When I hear people say that the U.S. is broke and that we only exist because of the kindness of the Chinese, I have to ask them a very simple question: What exactly is America borrowing? I mean, seriously, what are we borrowing? Let's be specific here! After all, if you want to solve a problem or understand something complicated you sometimes have to break it down.
So, let me repeat...what are we borrowing?
The answer is, if we're borrowing anything at all (and that's debatable), we're borrowing dollars. Not Chinese yuan or Japanese yen or Euros or Beanie Babies. We're borrowing dollars. Even the "Debt/Doomsday" crowd wouldn't disagree on this one.
Once you accept that dollars are being borrowed, not yuan or yen or Euro, then the next question has to be, where did those dollars come from? Yes, maybe some of those dollars came from China, but where did the Chinese get them from? Ultimately there is only one place where anyone can get dollars from and that is the U.S. Government.
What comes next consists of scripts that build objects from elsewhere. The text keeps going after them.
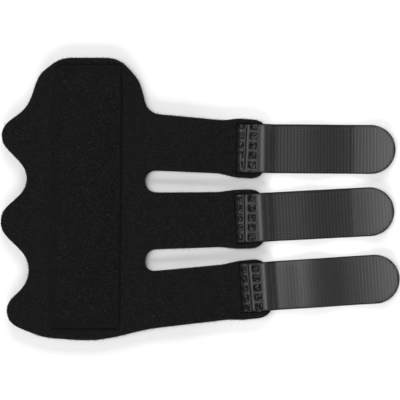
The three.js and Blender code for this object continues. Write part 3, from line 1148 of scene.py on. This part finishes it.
# %% One hook and the field of hooks
HOOK_HEIGHT = 0.48 * MM
HOOK_ROW = 1.35 * MM
HOOK_FIRST = 2.25 * MM
HOOK_SPACING = 0.6125 * MM
HOOK_WIDTH = 0.38 * MM
SELVEDGE = 0.85 * MM
HOOK_PROFILE = np.array([
    # along the tape in millimetres and up as a share of the hook's height, from the foot round the crook
    (-0.20, -0.08), (0.38, -0.08), (0.24, 0.29), (0.24, 0.54), (0.33, 0.62), (0.44, 0.48),
    (0.53, 0.64), (0.48, 0.89), (0.36, 1.0), (0.02, 1.0), (-0.08, 0.82), (-0.12, 0.29),
]) * (MM, HOOK_HEIGHT)
SMOOTH_TIP = {"hook_tab_top": 7.2 * MM, "hook_tab_middle": 3.0 * MM, "hook_tab_low": 7.2 * MM}
TIP_CLEARANCE = 0.6 * MM
SLOPE_STEP = 0.3 * MM
LEAN_RUN = (16 * MM, 4 * MM)
PRESS_RUN = 1.5 * MM
# shares of a hook's full height
PRESSED = 0.14
LEANT = 0.5
ALTERNATING = 0.8
SECOND_HEIGHT = 0.4
FLATTENED = 0.2


def hook_form():
    """Points and faces of one hook, with flat sides."""
    count = len(HOOK_PROFILE)
    points = [(x, side * HOOK_WIDTH / 2, z) for side in (-1, 1) for x, z in HOOK_PROFILE]
    faces = [(i, (i + 1) % count, count + (i + 1) % count, count + i) for i in range(count)]
    faces += [tuple(reversed(range(count))), tuple(range(count, 2 * count))]
    return np.array(points), faces


def tipped(angle):
    """A turn about +Y as a matrix."""
    c, s = math.cos(angle), math.sin(angle)
    return np.array([[c, 0, s], [0, 1, 0], [-s, 0, c]])


def standing(tab, u):
    """How much of its height a row of hooks at u has kept."""
    tip_start = tab.tip - SMOOTH_TIP[tab.node]
    kept = 1 - (1 - LEANT) * smooth(np.array(u), tip_start - LEAN_RUN[0], tip_start - LEAN_RUN[1])
    kept *= 1 - (1 - PRESSED) * smooth(np.array(u), tip_start - PRESS_RUN, tip_start)
    return float(kept)


def hook_places(tab, top):
    """Turn and place of every hook of a tab."""
    side = tab.width / 2
    along = np.arange(HOOK_FIRST, tab.tip - TIP_CLEARANCE, HOOK_ROW)
    across = np.arange(-side + SELVEDGE, side - SELVEDGE + JOIN, HOOK_SPACING)
    lean = math.atan2(tab.along[1], tab.along[0])
    copies = []
    for u in along:
        reach = side if u < tab.tip - side else math.sqrt(max(0.0, side ** 2 - (u - tab.tip + side) ** 2))
        v = across[np.abs(across) < reach - SELVEDGE + 2 * JOIN]
        if not len(v):
            continue
        plan = tab.world(np.full(len(v), u), v)
        heights = top(plan)
        slope = (top(plan + tab.along * SLOPE_STEP) - heights) / SLOPE_STEP
        kept = standing(tab, u)
        for column, ((x, y), z, tilt) in enumerate(zip(plan, heights, slope)):
            away = column % 2 if kept > ALTERNATING else 0
            stretch = np.diag([1, 1, kept * (SECOND_HEIGHT if away else 1)])
            pitch = math.atan(tilt) * (1 if away else -1)
            turn = turned(lean + away * math.pi) @ tipped(pitch) @ stretch
            copies.append((turn, np.array((x, y, z))))
    return copies


# %% Which finish each facet of a strip has
TAB_FINISHES = [tape, edge_and_shade_finish, ground_shade_finish, tape_melt]
TAPE, EDGE_AND_SHADE, SHADED_GROUND, MELT = range(4)
CUT_EDGE_DROP = 0.93
PIT_SHADED_WALL = (0.04, 0.9)
PIT_GRAIN = 0.8 * MM
PIT_SPECKLE = 0.06
GROOVE_SHADED = 0.5
MELT_REACH = 3.5 * MM
MELT_WANDER = 0.4 * MM
MELT_SIZE = 1.4 * MM
ROOT_REACH = 1.3 * MM
ROOT_WANDER = 0.3
SHADED_GROUND_START = HOOK_FIRST - 0.7 * MM
SHADED_GROUND_END = {"hook_tab_top": 17 * MM, "hook_tab_middle": 17 * MM, "hook_tab_low": 50 * MM}


def finish_strip(tab, strip, rim_faces):
    """Gives the cut edge, the frayed root edge and speckles in the pits the dark cut-edge finish, paints the
    pits' walls and the groove with it as shade, paints the ground between the hooks darker as shade, and
    gives the melted root its own finish.
    """
    centres = np.array([p.center for p in strip.data.polygons])
    plan = centres[:, :2]
    u, v = tab.local(plan)
    level = np.array([p.normal.z for p in strip.data.polygons])
    facet = np.arange(len(level))
    left, right, groove = pit_depth(tab, plan)
    pits = np.maximum(left, right)
    speckled = wobble(plan, PIT_GRAIN, seed=12.0) < PIT_SPECKLE
    root = u < -WELD_LENGTH + ROOT_REACH * (1 + ROOT_WANDER * wobble(plan, PIT_GRAIN, seed=15.0))
    shaded_rows = (u > SHADED_GROUND_START) & (u < tab.tip - SHADED_GROUND_END[tab.node])
    chosen = np.full(len(level), TAPE)
    # painted shade: the ground between the rows of hooks takes a darker finish
    chosen[shaded_rows & (np.abs(v) < tab.width / 2 - 0.5 * SELVEDGE)] = SHADED_GROUND
    chosen[u < -MELT_REACH + MELT_WANDER * wobble(plan, MELT_SIZE, seed=5.0)] = MELT
    # painted shade: the pits' walls and the groove take the dark cut-edge finish
    chosen[(u < 0) & (pits > PIT_SHADED_WALL[0]) & (pits < PIT_SHADED_WALL[1])] = EDGE_AND_SHADE
    chosen[(u < 0) & (pits >= PIT_SHADED_WALL[1]) & speckled] = EDGE_AND_SHADE
    chosen[(u < 0) & (groove > GROOVE_SHADED)] = EDGE_AND_SHADE
    chosen[root] = EDGE_AND_SHADE
    chosen[(facet < rim_faces) & (np.abs(level) < CUT_EDGE_DROP)] = EDGE_AND_SHADE
    chosen[(level < 0) & ~root] = TAPE
    strip.data.polygons.foreach_set("material_index", chosen)


# %% Build the three tabs
for tab in tabs.values():
    outline = strip_plan(tab)
    fill = tab_fill(tab, outline)
    bottom, top = strip_bottom(tab), strip_top(tab)
    strip_name = tab.node.replace("hook_tab", "tape_strip")
    strip, groups = flat_body(strip_name, outline, TAB_RIM, fill, bottom, top)
    for finish in TAB_FINISHES:
        strip.data.materials.append(finish)
    finish_strip(tab, strip, groups["ring"] * (len(TAB_RIM) - 1))
    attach(strip, BODY)
    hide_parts(tab.node)
    copies = hook_places(tab, top)
    hook_points, hook_faces = hook_form()
    hooks = joined(tab.node.replace("hook_tab", "hook_field"), copies, hook_points, hook_faces)
    hooks.data.shade_flat()
    # painted highlight: the crooks are paler than the tape; the flattened hooks keep the tape's own finish
    for finish in (crook_highlight_finish, tape):
        hooks.data.materials.append(finish)
    flattened = np.repeat([turn[2, 2] < FLATTENED for turn, _ in copies], len(hook_faces))
    hooks.data.polygons.foreach_set("material_index", flattened.astype(int))
    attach(hooks, BODY)
    print(tab.node, "hooks", len(copies))

# %% [markdown]
# ## The floor's finish
# The floor is matt paper in two pale tones. Light is painted into it: it turns a little paler to the right of
# the panel, where the photograph's slots and margins are lighter than the lamps alone would make them.

# %% Floor finish
# painted light: the run along x over which the paper turns paler
PAINTED_LIGHT_RUN = (-5 * MM, 20 * MM)
PAPER_CLOUD = 0.4
paper, paper_tree, paper_shader, paper_place = new_finish("pale_floor", 0.9, 0.1)
parts = paper_tree.nodes.new("ShaderNodeSeparateXYZ")
paper_tree.links.new(paper_place, parts.inputs["Vector"])
# painted light: the paper's tone rises from left to right across the panel
painted_light_ramp = paper_tree.nodes.new("ShaderNodeMapRange")
painted_light_ramp.inputs["From Min"].default_value, painted_light_ramp.inputs["From Max"].default_value = PAINTED_LIGHT_RUN
paper_tree.links.new(parts.outputs["X"], painted_light_ramp.inputs["Value"])
paper_cloud = grain(paper_tree, paper_place, PAPER_CLOUD, 2.0)
painted_light_and_cloud = added(paper_tree, painted_light_ramp.outputs["Result"], paper_cloud, first_share=0.9, second_share=0.1)
paper_tone_and_painted_light = between(paper_tree, painted_light_and_cloud, (0.83,) * 3, (0.95,) * 3, low_at=0.0, high_at=1.0)
paper_tree.links.new(paper_tone_and_painted_light, paper_shader.inputs["Base Color"])
floor.data.materials.append(paper)
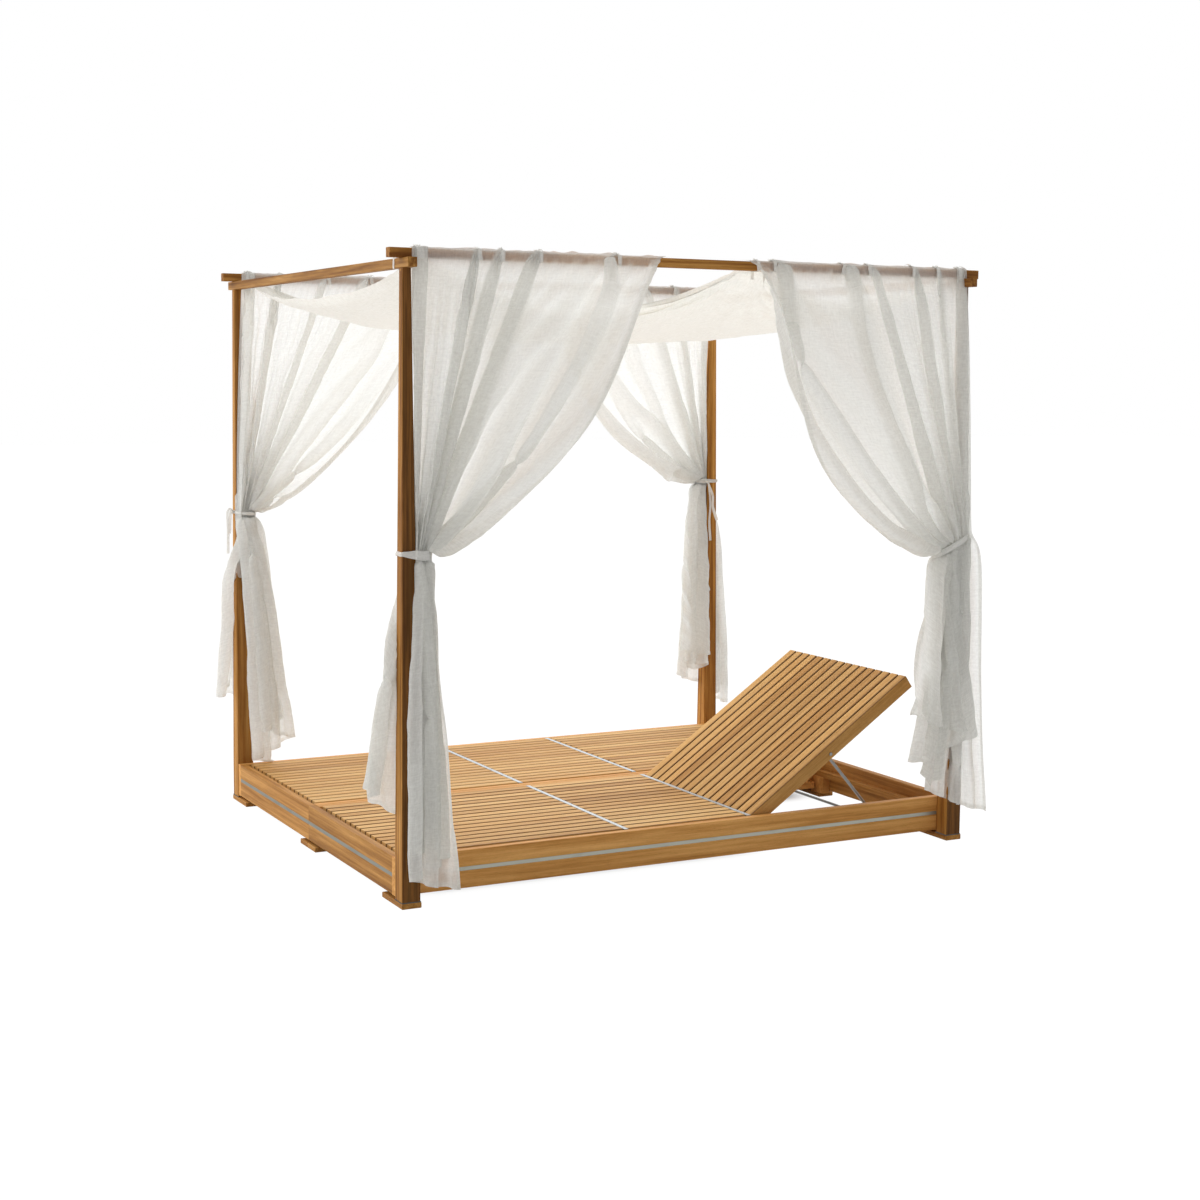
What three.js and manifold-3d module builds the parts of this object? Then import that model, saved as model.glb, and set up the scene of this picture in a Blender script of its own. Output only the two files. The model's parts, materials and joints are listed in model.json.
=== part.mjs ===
// Double outdoor daybed with a post frame, a cloth canopy and four tied-back curtains.
// Millimetres. X runs from the foot end to the head end, Y from the near bed to the far bed, Z up.
// The origin is on the floor, under the middle of the frame.
import * as THREE from 'three';
import { mergeVertices } from 'three/addons/utils/BufferGeometryUtils.js';
import Module from 'manifold-3d';

const wasm = await Module();
wasm.setup();

// Plan of the frame
const post_span = 2100; // outside to outside of the posts, along X
const module_width = 807; // one bed, over its boards
const module_gap = 1; // seam between the two beds

// Feet and posts
const foot_thickness = 17;
const foot_length = 165; // along Y, from the post in under the bed's leg
const foot_overhang = 2; // past the post, each way
const centre_foot_length = 150;
const plate_thickness = 3;
const plate_overhang = 1;
const post_foot_width = 60;
const post_top_width = 28;
const post_length = 1899;
const post_ease = 2.5; // rounding of the long edges

// Top frame
const beam_section = 29;
const long_beam_overhang = 24; // past the foot of the posts
const short_beam_overhang = 29;
const beam_ease = 2;

// Boards of the beds
const board_thickness = 28;
const board_height = 120;
const board_lift = 9; // from the foot block to the underside of the boards
const board_ease = 3;
const end_board_recess = 2; // behind the post's face
const stripe_height = 12;
const stripe_depth = 2;
const stripe_centre_height = 62; // above the underside of the board
const groove_clearance = 0.3;
const cut_overrun = 2;
const ledge_section = 22;
const leg_length = 32;
const leg_width = 70;

// Deck
const deck_rise = 2; // deck above the top of the boards
const slat_count = 16;
const slat_gap = 6;
const slat_thickness = 20;
const slat_chamfer = 1.5;
const rail_width = 28;
const rail_depth = 26;
const batten_width = 50;
const batten_depth = 20;
const foot_batten_count = 3;
const middle_batten_count = 2;
const panel_side_gap = 7;
const foot_panel_gap = 10; // between the foot board and the slat ends
const head_panel_gap = 10;
const foot_strip_distance = 815; // from the outside of the posts at the foot end
const hinge_strip_distance = 1280.5;
const strip_width = 15;
const strip_gap = 2;

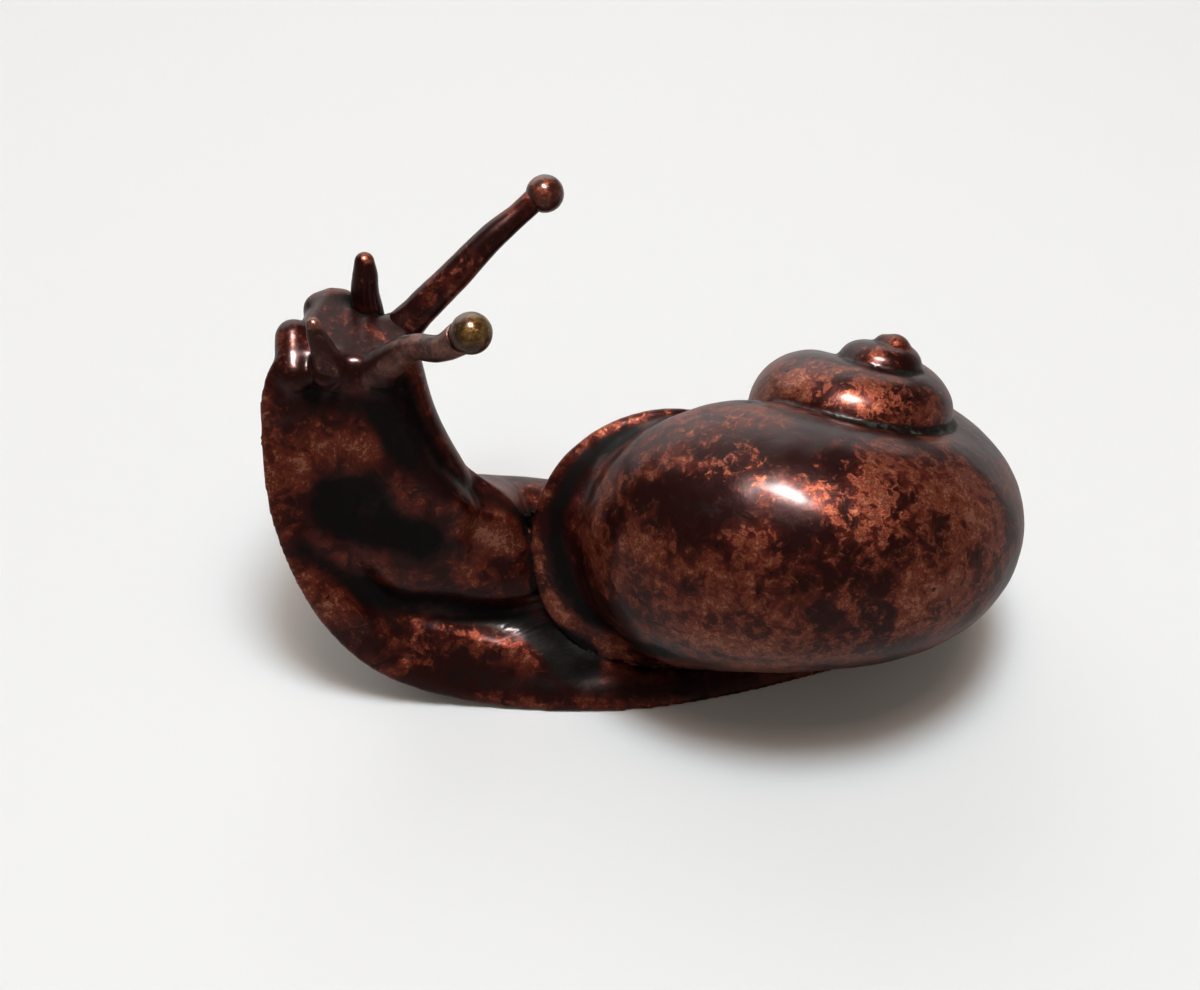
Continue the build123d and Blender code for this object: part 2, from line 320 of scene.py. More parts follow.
def evaluated_mesh(thing):
    bpy.context.view_layer.update()
    shown = thing.evaluated_get(bpy.context.evaluated_depsgraph_get())
    return bpy.data.meshes.new_from_object(shown)


def bake(thing):
    """Turns the evaluated object into a plain mesh and drops its modifiers."""
    mesh, old = evaluated_mesh(thing), thing.data
    thing.modifiers.clear()
    thing.data = mesh
    bpy.data.meshes.remove(old)
    mesh.name = thing.name
    mesh.shade_smooth()


def recast(thing, voxel, passes, kept=1.0):
    """Joins what overlaps into one skin and softens it, as wax and casting do."""
    remesh = thing.modifiers.new("Skin", "REMESH")
    remesh.mode = "VOXEL"
    remesh.voxel_size = voxel
    remesh.use_smooth_shade = True
    soften = thing.modifiers.new("Soften", "SMOOTH")
    soften.factor = SOFTEN_SHARE
    soften.iterations = passes
    if kept < 1:
        thin = thing.modifiers.new("Thin", "DECIMATE")
        thin.ratio = kept
    bake(thing)


def coordinates(mesh):
    places = np.zeros(len(mesh.vertices) * 3)
    mesh.vertices.foreach_get("co", places)
    return places.reshape(-1, 3)


def vertex_normals(mesh):
    normals = np.zeros(len(mesh.vertices) * 3)
    mesh.vertex_normals.foreach_get("vector", normals)
    return normals.reshape(-1, 3)


def move_to(thing, co):
    """Moves a mesh's vertices to new places."""
    thing.data.vertices.foreach_set("co", co.ravel())
    thing.data.update()


def finish_in(thing, material):
    thing.data.materials.clear()
    thing.data.materials.append(material)


def finish_piece(thing, material, slot, *nodes):
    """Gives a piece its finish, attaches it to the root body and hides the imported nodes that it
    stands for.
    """
    finish_in(thing, material)
    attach(thing, "root")
    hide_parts(*nodes)


def tree_of(thing):
    mesh = thing.data
    return BVHTree.FromPolygons([v.co for v in mesh.vertices], [p.vertices for p in mesh.polygons])


# Shell


def shell_frame(shell):
    """Pole, axis, and the directions to the front and the left across the axis."""
    axis = Vector((
        math.sin(shell.lean) * math.cos(shell.heading),
        math.sin(shell.lean) * math.sin(shell.heading),
        math.cos(shell.lean),
    ))
    ahead = Vector((-1, 0, 0))
    left = (ahead - axis * ahead.dot(axis)).normalized()
    return Vector(shell.pole), axis, axis.cross(left), left


def spiral_shell_tree(material):
    """A tube wound about an axis and growing as it goes, with a wall, a lip and a rounded apex."""
    tree = bpy.data.node_groups.new("spiral_shell", "GeometryNodeTree")
    tree_sockets(tree, [
        ("Whorl Radius", "Float", 0.0154), ("Whorl Orbit", "Float", 0.0118),
        ("Spire Height", "Float", 0.0249), ("Growth", "Float", 2.36),
        ("Mouth Angle", "Float", 84.0), ("Turned", "Float", 1110.0),
        ("Crowding", "Float", 0.62), ("Wall", "Float", 0.0014), ("Inner Turn", "Float", 110.0),
        ("Rim Turn", "Float", 2.0), ("Columella", "Float", 0.0007), ("Top Share", "Float", 0.965),
        ("Base Share", "Float", 1.02), ("Pole", "Vector", None), ("Axis", "Vector", None),
        ("Front", "Vector", None), ("Left", "Vector", None), ("Apex Radius", "Float", 0.00175),
        ("Apex Depth", "Float", 0.0022), ("Outer Rows", "Int", 460), ("Rim Rows", "Int", 6),
        ("Inner Rows", "Int", 40), ("Sides", "Int", 96),
        ("Waves", "Float", 150.0), ("Unevenness", "Float", 0.0001),
    ])
    tree_sockets(tree, [("Geometry", "Geometry", None)], "OUTPUT")
    g = Graph(tree)
    given = g.given()
    m, v = g.math, g.vector

    # Rows run up the outside to the lip, round its rim and back down the inside
    rows = given["Outer Rows"] + given["Rim Rows"] + given["Inner Rows"]
    ring = given["Sides"] + 1
    grid = g.add("GeometryNodeMeshGrid", Vertices_X=rows + 1, Vertices_Y=ring)
    index = g.add("GeometryNodeInputIndex")
    row = m("FLOOR", (index + 0.25) / ring)  # the quarter keeps rounding off whole rows
    side = index - row * ring
    out_part = m("DIVIDE", row, given["Outer Rows"], clamp=True)
    past_lip = row - given["Outer Rows"]
    rim_part = m("DIVIDE", past_lip, given["Rim Rows"], clamp=True)
    in_part = m("DIVIDE", past_lip - given["Rim Rows"], given["Inner Rows"], clamp=True)
    rim_angle = rim_part * math.pi
    inset = given["Wall"] * ((1 - m("COSINE", rim_angle)) * 0.5)
    angle = given["Turned"] * (out_part ** given["Crowding"] - 1)
    angle = angle + m("SINE", rim_angle) * given["Rim Turn"]
    angle = angle - in_part * given["Inner Turn"]

    # Size and place of the section at this angle
    scale = given["Growth"] ** (angle / TURN)
    near_lip = m("DIVIDE", angle + MOUTH_START, MOUTH_START, clamp=True)
    size, shift, drop = (
        g.curve(near_lip, [(1 - share[0] / MOUTH_START, share[column]) for share in MOUTH_SHARES])
        for column in (1, 2, 3)
    )
    radius = given["Whorl Radius"] * scale
    orbit = m("MULTIPLY_ADD", shift, radius, given["Whorl Orbit"] * scale)
    depth = m("MULTIPLY_ADD", drop, radius, given["Spire Height"] * scale)
    turn = m("RADIANS", given["Mouth Angle"] + angle)
    ahead = v("SCALE", given["Front"], scale=m("COSINE", turn))
    outward = v("ADD", ahead, v("SCALE", given["Left"], scale=m("SINE", turn)))

    # The section is an ellipse, flat where it meets the columella, and closes at both ends
    ends = m("MINIMUM", row, 1) * m("MINIMUM", rows - row, 1)
    t = (side / given["Sides"]) * math.tau
    full = radius * size
    across = (full - inset) * ends
    upper = full * given["Top Share"] - inset
    lower = full * given["Base Share"] - inset
    is_upper = m("GREATER_THAN", m("SINE", t), 0)
    along = (is_upper * upper + (1 - is_upper) * lower) * ends
    core = m("MULTIPLY_ADD", given["Columella"], scale, inset)
    reach = m("MAXIMUM", m("MULTIPLY_ADD", across, m("COSINE", t), orbit), core)
    rise = along * m("SINE", t) - depth
    level = v("ADD", given["Pole"], v("SCALE", outward, scale=reach))
    place = v("ADD", level, v("SCALE", given["Axis"], scale=rise))
    wound = g.add("GeometryNodeSetPosition", Geometry=grid, Position=place)

    # Apex knob
    knob = g.add(
        "GeometryNodeMeshIcoSphere", Radius=given["Apex Radius"], Subdivisions=BALL_SUBDIVISIONS
    )
    tip = v("SUBTRACT", given["Pole"], v("SCALE", given["Axis"], scale=given["Apex Depth"]))
    knob = g.add("GeometryNodeTransform", Geometry=knob, Translation=tip)
    joined = g.add("GeometryNodeJoinGeometry", Geometry=wound)
    g.put(joined.socket.node.inputs[0], knob)
    merged = g.add("GeometryNodeMergeByDistance", Geometry=joined, Distance=SHELL_MERGE_DISTANCE)

    # Hand-worked unevenness, as far inwards as outwards
    spot = g.add("GeometryNodeInputPosition")
    waves = g.add("ShaderNodeTexNoise", Vector=spot, Scale=given["Waves"], Detail=2.0)
    finish_tree(g, merged, (waves - 0.5) * given["Unevenness"] * 2, material)
    return tree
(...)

The United States is a sovereign currency issuing nation and the monopoly issuer of the dollar. Dollars cannot not be gotten anywhere else; if they are, they're counterfeit.
It follows that in order for anyone to have the dollars to lend us the government had to have spent those dollars into existence in the first place or nobody would have them--period! They can't come from any other place. Moreover, the government must spend more of its dollars than it collects in taxes and fees for the non-government (that's me, you, businesses, states and the rest of the world) to have a surplus of dollars to "lend." There's simply no other way.
It should now be obvious that the money that goes into Treasuries--whether that comes from American citizens or foreigners--is not really a loan at all. A bond is nothing more than a savings account that the government offers to people who hold dollars. That's it. And the money to buy bonds comes from government spending itself (more accurately, deficit spending).
I'd like to bring the Fed into the equation at this point because I started out talking about how this is not a bond bubble and I'll need the Fed to help explain this. (Short sellers, pay attention!)
The Fed's main policy tool is the setting of interest rates. The Fed does this by buying or selling government securities. Yes, those very same bonds, notes and bills that the public holds. When the Fed buys securities it credits the reserve accounts of banks. Reserves are added to the banking system and, voila!, the interest rate goes down. If the Fed wants to raise interest rates it does the opposite: it sells securities and that results in the debiting of reserve accounts and rates go higher.
Throughout this economic crisis the Fed has been bringing interest rates down, in fact, it has brought rates down a lot. The Fed funds rate is currently close to zero and it has been there for quite some time. In order to get the funds rate to zero it has had to be a buyer of securities as per my explanation. Moreover, the Fed recently said that it would start to target longer term rates, so it has begun buying bonds. Remember it is buying bonds from the public. I often hear people say that the Fed is buying bonds from the U.S. Treasury so that the government has the money to spend. That is completely wrong. I explained earlier that the government spends by issuing its own money, which gets spent into the private economy and some of it is held by the public in Treasuries.
The Fed will continue to buy until it reaches the rate of interest that it feels is appropriate and it will maintain that buying as needed to keep the rate there.
This is where the short sellers and bond bubbleheads need to pay very close attention.
The Fed's checkbook is unlimited and it will use that checkbook to any degree necessary to implement its policy. That is why talking about a bubble is simply ludicrous. Bonds are up for one reason: because the Fed continues to guide interest rates lower and it is telling us that they're likely to keep them low for an extended period of time. That means, a lot more bond buying. It also means that no matter how many short sellers there are in the Treasury market no one is going to "break" this market if the Fed does not want it to be broken. Moreover, it doesn't matter if China, Japan, the U.K. the Saudis or anyone else never buys a single bond again; it does not hinder the U.S. Government's ability to spend in its own currency.
In the meantime, interest and principle will be paid the same way it has always been paid, which is by crediting bank accounts electronically. Changing the numbers. Marking them up. That's how it's always been done and that's the way it will continue to be done.
In the end the "bubble" will burst when the Fed tells us it is going to reverse its policy. In other words, when it says it's going to start raising interest rates again. In the meantime, if you've been thinking about going short because of all this talk about a bubble, save yourself some money and go have a beer instead.